Makes (allegedly) 16 scones
- 3 cups of all-purpose flour
- 4 teaspoons of baking powder
- 3/4 teaspoons of salt
- 1 cup of sugar
- 1/2 lb (2 sticks) of unsalted butter, cold and cubed
- 1/2 cup of mixed dried currants, barberries, or cranberries (optional)
- 1 teaspoon finely grated orange zest
- 1 egg
- 1/2 cup of cold milk
- 2 teaspoons freshly squeezed orange juice
- Preheat the oven to 350F. Line two baking sheets with parchment paper.
- Whisk together the flour, baking powder, salt, and all but 1 tbsp of the sugar. Mix well.
- Cut in the butter with a pastry cutter or using your hands, until the butter is the size of small peas.
- Add the dried fruit and orange zest. Mix well.
- Whisk together the egg, milk, and orange juice. Stir into the dry mixture until everything is well moistened.
- Divide the dough in half and form each half into a ball. On a floured surface, pat each ball flat into a 6 or 7 inch circle and roll out until it is 3/4 inch thick. Cut each round into 8 wedges.
- Arrange the wedges on the pan without any crowding. Sprinkle with the remaining sugar and bake for 20-25 minutes, or until golden brown and firm to the touch. Serve warm.
Orange Vanilla Glaze
- 1/2 teaspoon freshly squeezed orange juice
- 2 tablespoons of milk
- 1/2 teaspoon of vanilla extract
- 3/4-1 cup of powdered sugar
- 1/4 teaspoon orange zest
- Whisk together the juice, milk, extract, and zest.
- Gradually add the powdered sugar until desired thickness.
- Spoon over completely cooled scones.
- The original recipe called for salted butter. Most bakers (like myself) only use unsalted.
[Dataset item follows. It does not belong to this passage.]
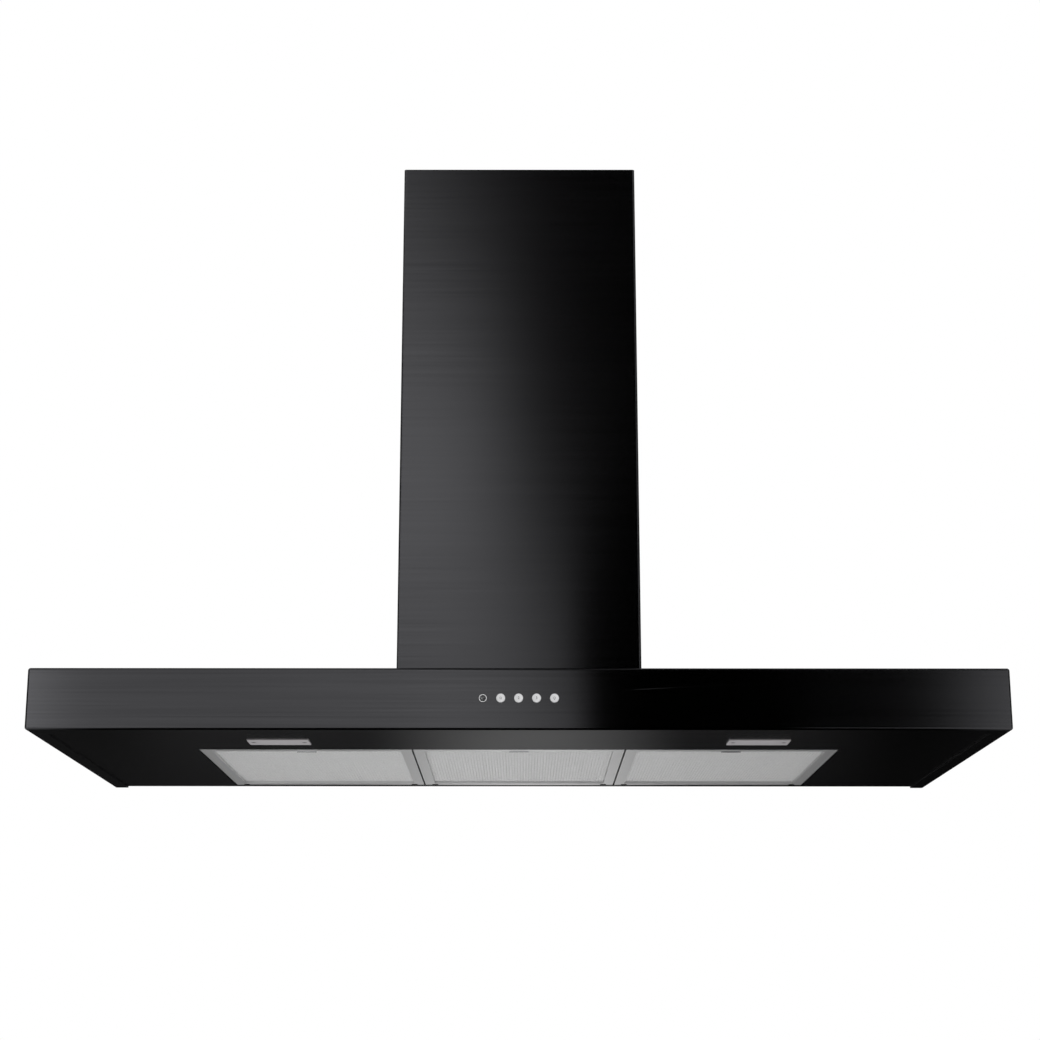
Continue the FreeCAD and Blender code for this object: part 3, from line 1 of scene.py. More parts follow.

If using salted butter, cut the salt amount to 1/4 teaspoon.
- The recipe also claimed I was supposed to get 16 scones. Considering I had an issue with the dough, I scored 11.
- Keep an eye on your oven! My oven runs hot, so my scones were golden brown on the bottom but pale on top.
- The glaze, which is not part of the original recipe, is optional. Mine came out thin, but use the larger amount of powdered sugar if you like your glaze a little thicker.